(no subject)

Sep 23, 2006 16:03

Friendship has always been a weird thing for me. I've never ever been able to fully trust people, so it's hard when I meet people who truly care and love me, to automatically believe that they will always be there for me. Sometimes it feels better to be alone then to have any "possible regrets." Slowly I have been trying to mold myself into a better person, in search of a happier me, I have come to the conclusion, that inside of me is a very angry and sad person, who tries to be strong and independent. Someone who lives by "I don't need.. nor care for anyone else," when in reality I do, I do need people I can trust and reciprocate love to. Those of you in my life, I might not always show it and I hide behind this tough guy persona, just know that I love you all very much and see all the good you guys do for me, you are never overlooked. I live life not looking forward to tomorrow but asking "will I be alive tomorrow?" It's just easier that way sometimes, no expectations, no high hopes, no let downs,that's just how I am.
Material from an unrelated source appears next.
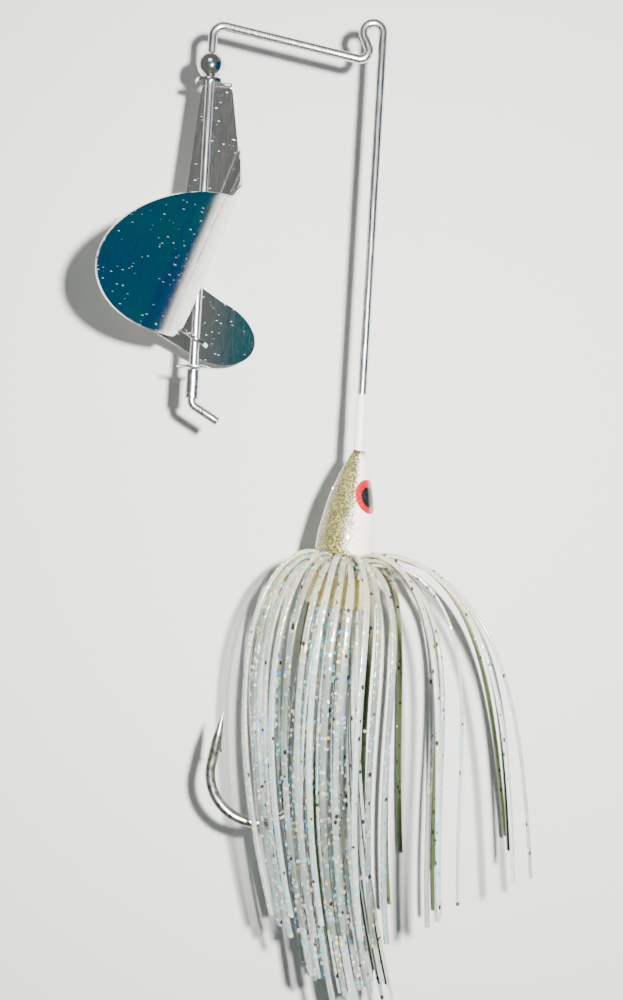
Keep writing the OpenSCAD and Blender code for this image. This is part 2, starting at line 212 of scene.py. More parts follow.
# ---------- material helpers ----------
class Finish:
    """A Principled material with short calls for its nodes."""

    def __init__(self, name, color=(0.8, 0.8, 0.8), **sockets):
        self.material = bpy.data.materials.new(name)
        self.material.use_nodes = True
        self.tree = self.material.node_tree
        self.shader = self.tree.nodes["Principled BSDF"]
        self.shader.inputs["Base Color"].default_value = (*color, 1)
        for socket, value in sockets.items():
            self.shader.inputs[socket.replace("_", " ")].default_value = value
        self.place = self.tree.nodes.new("ShaderNodeTexCoord").outputs["Object"]

    def put(self, socket, value):
        if isinstance(value, bpy.types.NodeSocket):
            self.tree.links.new(value, socket)
        else:
            socket.default_value = value

    def mapped(self, scale=(1, 1, 1), turn=(0, 0, 0), shift=(0, 0, 0)):
        node = self.tree.nodes.new("ShaderNodeMapping")
        self.put(node.inputs["Vector"], self.place)
        node.inputs["Scale"].default_value = scale
        node.inputs["Rotation"].default_value = turn
        node.inputs["Location"].default_value = shift
        return node.outputs[0]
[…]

The last few weeks,perhaps months, have been rather hectic in this fiasco named my life. I haven't had a good night sleep in forever, and all I seem to have a constant memory of,is holding alcoholic drink,loosing my ability to think clearly and remember details, facts & conclusions. Life is just not worth living like that. I just hope one day the dark rings under my eyes become light again so I may have the energy and clarity of thought to see the world around me in the light it deserves to be seen.